Carroll has that control in Seattle, where he works in lockstep with general manager John Schneider to put together the team’s roster.
But other than in 2011, when the Seahawks had an above-average group of draftees and undrafted free agents (including Richard Sherman, K.J. Wright, Byron Maxwell, Malcolm Smith and Doug Baldwin), Seattle hasn’t had an abnormal number of rookies on its opening-day roster in the Carroll regime.
Seattle had six last season, seven in 2014, eight in 2013, nine in 2012, and six in 2010 in Carroll’s other years as head coach.
“It’s kind of like a freshman class, isn’t it?” Carroll said of this year’s group of 15 rookies. “I think it’s a good statement about what we’re doing and we believe in young guys.”
As much as it is a philosophy, though, there’s also some practicality at play in how the Seahawks ended up with 15 rookies this season.
Seattle took 10 players in the draft, seven in the first five rounds, with each of those seven generally regarded as likely to make the roster from the moment they were picked. Each did, as well as another draft pick, center Joey Hunt, taken in the sixth round. (League-wide, 213 of the 253 players drafted are on an opening-day roster.)
The other seven rookies on Seattle’s current roster are undrafted free agents, who are the cheapest form of labor possible in the NFL.
Each of the UDFAs is making the NFL minimum of $450,000.
The salary cap goes up each year — this year it’s $155 million — but so has Seattle’s commitment to some of its key players. Quarterback Russell Wilson’s contract, for instance, went from a $7 million cap hit last year to more than $18 million this season.
Seattle is devoting roughly $92.8 million in cap space to the 10 highest-paid players on its roster. The Seahawks also decided to take all of the $5 million salary-cap hit remaining on Marshawn Lynch’s contract this season rather than spreading it out evenly over this year and next.
That meant needing to scrounge for every dollar wherever possible.
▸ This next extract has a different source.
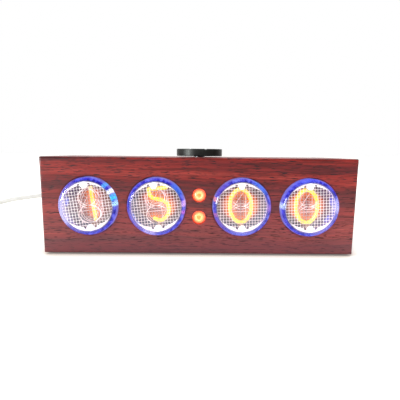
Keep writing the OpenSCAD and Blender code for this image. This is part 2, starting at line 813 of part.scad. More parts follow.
// Block on the display board, bored for the lamps' feet
module lamp_block() color("#2b2a2c") {
    difference() {
        translate([0, 0, mid_z]) upright(lamp_block_y, display_y - lamp_block_y)
            rounded(lamp_block_w, lamp_block_h, 1);
        for (z = lamp_zs) bar_y(0, lamp_block_y - cut, z, lamp_d / 2 + stem_gap, lamp_seat + cut);
    }
}

// ---------- knob and encoder ----------

// A shallow cap with a dished top, finger notches across its rim and a hub under its roof
module knob() color("#2a2c2b") {
    r = knob_d / 2;
    translate([0, mid_y, knob_z]) difference() {
        rotate_extrude() difference() {
            union() {
                square([r - knob_edge, knob_h]);
                translate([0, knob_edge]) square([r, knob_h - 2 * knob_edge]);
                for (z = [knob_edge, knob_h - knob_edge]) translate([r - knob_edge, z]) circle(knob_edge);
            }
            translate([-knob_d, 0]) square([knob_d, knob_h]);
            translate([hub_d / 2, -cut]) square([r - knob_skirt - hub_d / 2, knob_h - knob_roof + cut]);
            translate([0, knob_h - dish_depth]) square([r - dish_rim, dish_depth + cut]);
        }
        translate([0, 0, -cut]) linear_extrude(knob_h - knob_roof + cut)
            keyed(shaft_r + key_gap, flat_depth);
        for (k = [0:notches - 1]) rotate(-90 + (k + 0.39) * 360 / notches)
            translate([r, 0, knob_h + notch_w / 2 - notch_depth]) rotate([0, 90, 0])
                cylinder(d = notch_w, h = 2 * dish_rim + cut, center = true);
    }
}

// Shaft with a flat for the knob at its top and for the contact disc at its foot
module encoder_shaft() color("#c3c6ca") {
    lower_l = rotor_top_z - shaft_bottom_z + press + 0.2;
    upper_z = bush_top_z + 0.2;
    translate([0, mid_y, 0]) {
        translate([0, 0, shaft_bottom_z]) linear_extrude(lower_l) keyed(shaft_r, flat_depth);
        translate([0, 0, shaft_bottom_z + lower_l])
            cylinder(r = shaft_r, h = upper_z - shaft_bottom_z - lower_l);
        translate([0, 0, upper_z]) linear_extrude(shaft_top_z - upper_z) keyed(shaft_r, flat_depth);
    }
}

// Contact disc that the shaft turns and slides through
module encoder_rotor() color("#d8d2c0") {
    translate([0, mid_y, rotor_top_z - rotor_t]) linear_extrude(rotor_t) difference() {
        circle(d = rotor_d);
        keyed(shaft_r + key_gap, flat_depth);
    }
}

module encoder_body() color("#3b3c40") {
    translate([0, mid_y, encoder_bottom_z]) difference() {
        linear_extrude(encoder_h) rounded(encoder_w, encoder_w, 0.8);
        translate([0, 0, -cut]) cylinder(r = rotor_d / 2 + rotor_gap, h = encoder_cavity_h + cut);
        cylinder(r = shaft_r + rotor_gap, h = encoder_h + cut);
    }
}

module encoder_bush() color("#c3c6ca") {
    translate([0, mid_y, ceiling_z]) difference() {
        cylinder(d = bush_d, h = bush_top_z - ceiling_z);
        translate([0, 0, -cut]) cylinder(r = bush_bore_r, h = bush_top_z - ceiling_z + 2 * cut);
    }
}

module encoder_nut() color("#c3c6ca") {
    translate([0, mid_y, web_z + washer_t]) difference() {
        cylinder(d = nut_af / cos(30), h = nut_h, $fn = 6);
        translate([0, 0, -cut]) cylinder(r = bush_d / 2 + stem_gap, h = nut_h + 2 * cut);
    }
}

module encoder_washer() color("#c3c6ca") {
    translate([0, mid_y, web_z]) difference() {
        cylinder(d = washer_d, h = washer_t);
        translate([0, 0, -cut]) cylinder(r = bush_d / 2 + stem_gap, h = washer_t + 2 * cut);
    }
}

module encoder_board() color("#1f5a3a") {
    translate([0, mid_y, encoder_board_z]) linear_extrude(board_t)
        rounded(encoder_board_w, encoder_board_w, 1);
}

module click_dome() color("#d5d8dc") {
    translate([0, mid_y, encoder_bottom_z]) {
        cylinder(r = 2.6, h = click_h / 2);
        translate([0, 0, click_h / 2]) cylinder(r1 = 2.2, r2 = 1.2, h = click_h / 2);
    }
}

// Middle line of the ribbon, in Y and Z, as it sinks from one board to the other
ribbon_start = [mid_y + encoder_board_w / 2, encoder_board_z + board_t / 2];
ribbon_end = [control_y, mid_z + 5];
ribbon_steps = 14;
ribbon_stub = 0.8;       // straight length at each end
function ribbon_point(u) = [
    ribbon_start.x + ribbon_stub + (ribbon_end.x - ribbon_start.x - 2 * ribbon_stub) * u,
    ribbon_end.y + (ribbon_start.y - ribbon_end.y) * (1 + cos(180 * u)) / 2];
ribbon_line = concat([ribbon_start], [for (k = [0:ribbon_steps]) ribbon_point(k / ribbon_steps)],
    [ribbon_end]);

// Flat cable from the encoder board, through the display board's notch, to the control board
module encoder_ribbon() color("#9aa0a8") {
    translate([-ribbon_w / 2, 0, 0]) rotate([90, 0, 90]) linear_extrude(ribbon_w)
        polygon(stroke_outline(ribbon_line, ribbon_t));
}

// ---------- parts on the control board ----------

// Socket shell with a tongue, which stands on the control board and ends in the cover
module power_socket() color("#b9bcc0") {
    socket_l = mouth_y - control_back_y;
    floor_t = 0.8;
    translate([socket_x, 0, socket_z]) {
        upright(control_back_y, floor_t) rounded(shell_w, shell_h, shell_h / 2 - 0.1);
        upright(control_back_y, socket_l) difference() {
            rounded(shell_w, shell_h, shell_h / 2 - 0.1);
            rounded(shell_w - 2 * shell_t, shell_h - 2 * shell_t, shell_h / 2 - shell_t - 0.1);
        }
        upright(control_back_y + floor_t, plug_depth - 0.8)
            square([tongue_w, tongue_t], center = true);
    }
}
tongue_w = 5.6;
tongue_t = 0.6;
plug_depth = 3.4;        // how far the plug's shell reaches into the socket

board_end = board_w / 2;
coil_part_x = board_end - 27.5;
coil_part_z = mid_z + 2;
module booster_coil() color("#3a2f2b") {
    core_r = 5;
    core_h = 5;
    flange_t = 0.9;
    facing_front(coil_part_x, control_y, coil_part_z) {
        cylinder(r = core_r, h = flange_t);
        translate([0, 0, core_h - flange_t]) cylinder(r = core_r, h = flange_t);
        cylinder(r = core_r - 0.8, h = core_h);
    }
}

capacitor_r = 3;
capacitor_l = 11;
capacitor_xs = [board_end - 49.5, board_end - 13.5];
module booster_capacitors() color("#23303f") {
    for (x = capacitor_xs) translate([x, control_y - capacitor_r, mid_z - capacitor_l / 2 + 2]) {
        rotate_extrude() {
            square([capacitor_r, 1]);
            translate([0, 1]) square([capacitor_r - 0.25, 0.8]);
            translate([0, 1.8]) square([capacitor_r, capacitor_l - 1.8]);
        }
    }
}

// Square and narrow chips with their rows of legs
module chip(x, z, w, h, legs, pitch) {
    translate([x, 0, z]) {
        upright(control_back_y + 0.2, 1.3) rounded(w, h, 0.3);
        upright(control_back_y, 0.2) {
            square([w, h], center = true);
            for (k = [0:legs - 1]) translate([(k - (legs - 1) / 2) * pitch, 0])
                square([0.4, h + 2.4], center = true);
        }
    }
}

chip_w = 10;
driver_h = 4;
driver_pitch = 1.2;
driver_places = [[-34, -5], [-14, -5], [-24, 8]];
main_chip_x = 8;
module chips() color("#1d1d20") {
    chip(main_chip_x, mid_z, chip_w, chip_w, 10, 0.9);
    for (p = driver_places) chip(p.x, mid_z + p.y, chip_w, driver_h, 8, driver_pitch);
}

cell_x = board_end - 29.5;
cell_d = 12.5;
cell_t = 2.5;
cell_base_t = 0.8;
module cell_holder() color("#e3e0d6") {
    translate([cell_x, 0, mid_z]) {
        upright(control_back_y, cell_base_t) circle(d = cell_d + 2.6);
        upright(control_back_y, cell_base_t + cell_t) difference() {
            circle(d = cell_d + 2.6);
            circle(d = cell_d + 0.4);
            square([cell_d + 4, 5], center = true);
        }
    }
}

module backup_cell() color("#c9ccd0") {
    translate([cell_x, 0, mid_z]) upright(control_back_y + cell_base_t, cell_t) circle(d = cell_d);
}

// ---------- power lead ----------

// Plug in the power socket: metal shell, moulded grip and tapered sleeve with grooves
module cord_plug() color("#f1f1ee") {
    translate([socket_x, 0, socket_z]) {
        upright(mouth_y - plug_depth, grip_y - mouth_y + plug_depth + 0.3) difference() {
            rounded(plug_shell_w, plug_shell_h, plug_shell_h / 2 - 0.05);
            rounded(tongue_w + 0.5, tongue_t + 0.5, 0.4);
        }
        upright(grip_y, grip_l) rounded(grip_w, grip_h, grip_h / 2 - 0.4);
        translate([0, sleeve_y, 0]) rotate([-90, 0, 0])
            rotate_extrude() polygon(sleeve_outline(grip_h * 0.42, sleeve_l));
    }
}

// Half section of a sleeve that tapers from r to just over the lead in ribs
function sleeve_outline(r, l, ribs = 4) =
    let(end_r = cord_r + 0.5, step = l / ribs, groove = 0.35)
    concat([[0, 0]],
        [for (k = [0:ribs - 1]) each let(rr = r + (end_r - r) * k / (ribs - 1)) [
            [rr, k * step], [rr, (k + 0.6) * step],
            [rr - groove, (k + 0.6) * step], [rr - groove, (k + 1) * step]]],
        [[0, l]]);

// Ring of points round the lead's middle line at point c, square to direction t
function ring_at(c, t, r, sides) =
    let(side = unit(cross(t, [0, 0, 1])), up = cross(side, t))
    [for (k = [0:sides - 1]) let(w = 360 * (k + 0.5) / sides) c + r * (cos(w) * side + sin(w) * up)];

// Tube swept along a line of points, as triangles
module swept(p, r, sides) {
    last = len(p) - 1;
    rings = [for (i = [0:last]) each ring_at(p[i], heading(p, i), r, sides)];
    ends = [[for (k = [0:sides - 1]) k], [for (k = [sides - 1:-1:0]) last * sides + k]];
    sides_a = [for (i = [0:last - 1], k = [0:sides - 1])
        [i * sides + k, (i + 1) * sides + k, i * sides + (k + 1) % sides]];
    sides_b = [for (i = [0:last - 1], k = [0:sides - 1])
        [i * sides + (k + 1) % sides, (i + 1) * sides + k, (i + 1) * sides + (k + 1) % sides]];
    polyhedron(rings, concat(ends, sides_a, sides_b));
}

module cord_run() color("#f4f4f2") {
    swept(run_points, cord_r, run_sides);
}

// Middle line of the coil at w turns from its start: in, over to the upper layer, and out again
function coil_point(w) =
    let(angle = 90 + 360 * w,
        climb = min(max((w - turns_in) / turns_over, 0), 1),
        spiral_r = w < turns_in ? coil_outer_r - turn_pitch * w
            : coil_inner_r + turn_pitch * max(w - turns_in - turns_over, 0),
        r = spiral_r - climb_dip * sin(180 * climb),
        z = cord_z + layer_pitch * (1 - cos(180 * climb)) / 2)
    [coil_x + r * cos(angle), coil_y + r * sin(angle), z];

coil_turns = turns_in + turns_over + turns_out;
coil_line = concat(
    [run_points[len(run_points) - 1]],
    [for (k = [0:coil_turns * rings_per_turn]) coil_point(k / rings_per_turn)],
    [for (k = [1:tail_steps]) let(u = k / tail_steps)
        [coil_x + tail_l * u, coil_y - coil_outer_r,
         supply_z + (cord_z + layer_pitch - supply_z) * (1 + cos(180 * u)) / 2]],
    [tail_end]);

module cord_coil() color("#f4f4f2") {
    swept(coil_line, cord_r, coil_sides);
}

// Smallest distance between turns of the coil, less the lead's diameter
least_gap = min([for (i = [0:len(coil_line) - 1], k = [0:len(coil_line) - 1])
    if (k - i > rings_per_turn / 2) norm(coil_line[i] - coil_line[k])]) - cord_d;
function line_length(p) = len(p) < 2 ? 0
    : [for (i = 1, s = norm(p[1] - p[0]); i < len(p);
            i = i + 1, s = s + (i < len(p) ? norm(p[i] - p[i - 1]) : 0)) s][len(p) - 2];
echo(coil_gap = least_gap, run_length = line_length(run_points), coil_length = line_length(coil_line));

// Supply plug at the far end, which lies beside the coil
module cord_supply_plug() color("#f1f1ee") {
    translate([tail_end.x, tail_end.y, supply_z]) rotate([0, 90, 0]) {
        rotate_extrude() polygon(sleeve_outline(supply_h * 0.42, supply_sleeve_l));
        translate([0, 0, supply_sleeve_l]) linear_extrude(supply_l) rounded(supply_h, supply_w, 1.6);
    }
}

// Sheet metal shell of the supply plug, with its tongue along the lower side
module cord_supply_shell() color("#b9bcc0") {
    wall = 0.4;
    tongue = 1.8;
    translate([tail_end.x + supply_sleeve_l + supply_l, tail_end.y, supply_z]) rotate([0, 90, 0])
        linear_extrude(supply_shell_l) difference() {
            square([supply_shell_h, supply_shell_w], center = true);
            translate([-tongue / 2, 0])
                square([supply_shell_h - 2 * wall - tongue, supply_shell_w - 2 * wall], center = true);
        }
}

// ---------- what is drawn ----------

case();
back_cover();
cover_screws();
feet();
display_board();
control_board();
board_pillars();
board_spacers();
board_screws();
board_link();
for (i = [0:3]) {
    tube_glass(i);
    tube_base(i);
    anode_mesh(i);
    support_rods(i);
    digit_stack(i);
    tube_socket(i);
}
backlights();
lamp(lamp_zs[0]);  // lamp_upper
lamp(lamp_zs[1]);  // lamp_lower
lamp_electrodes();
lamp_block();
knob();
encoder_shaft();
encoder_rotor();
encoder_body();
encoder_bush();
encoder_nut();
encoder_washer();
encoder_board();
click_dome();
encoder_ribbon();
power_socket();
booster_coil();
booster_capacitors();
chips();
cell_holder();
backup_cell();
cord_plug();
cord_run();
cord_coil();
cord_supply_plug();
cord_supply_shell();
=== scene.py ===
"""Desk clock with end-on glow digit tubes in a red hardwood block, dressed for its photograph.

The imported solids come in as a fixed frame. Each sub-assembly below is a class: it gives its
solids their finishes and adds what solids can't show, such as the glowing gas.
Lengths in the classes are millimetres in the frame of the solids: +X right, +Z up, front to -Y.
"""
import logging
import math
from collections.abc import Callable
from dataclasses import dataclass
from enum import Enum
from functools import partial

import bmesh
import bpy
import numpy as np
from mathutils import Matrix, Vector


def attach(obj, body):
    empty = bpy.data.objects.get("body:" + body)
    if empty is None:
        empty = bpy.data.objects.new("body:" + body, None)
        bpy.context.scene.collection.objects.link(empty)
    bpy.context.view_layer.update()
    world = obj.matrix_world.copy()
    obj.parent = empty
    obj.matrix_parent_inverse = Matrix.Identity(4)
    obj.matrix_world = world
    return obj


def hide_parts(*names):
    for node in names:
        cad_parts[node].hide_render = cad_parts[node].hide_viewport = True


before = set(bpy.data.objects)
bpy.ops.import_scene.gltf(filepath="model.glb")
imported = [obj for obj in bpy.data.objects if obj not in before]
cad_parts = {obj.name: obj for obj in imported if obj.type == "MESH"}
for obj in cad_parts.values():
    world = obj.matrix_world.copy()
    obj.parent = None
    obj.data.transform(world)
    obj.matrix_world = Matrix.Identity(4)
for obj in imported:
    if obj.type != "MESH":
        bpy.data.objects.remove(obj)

LOG = logging.getLogger("clock")
MM = 0.001
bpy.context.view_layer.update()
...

Keeping undrafted free agent Trevone Boykin as the backup QB, for instance, saves more than $1 million from the $1.5 million cap hit of last year’s backup, Tarvaris Jackson. Keeping Hunt as the backup center and letting Patrick Lewis go also saved more than $1 million.
Carroll cautioned Monday that it’s too early to declare this rookie class a success or worry that the team is relying too much on first-year players.
“We’ll see how these guys do — we’ll have to wait and see,” Carroll said. “But it’s a good statement of the process and getting guys in here that can compete and battle for spots. I’m happy about it. I’m not worried about it at all.”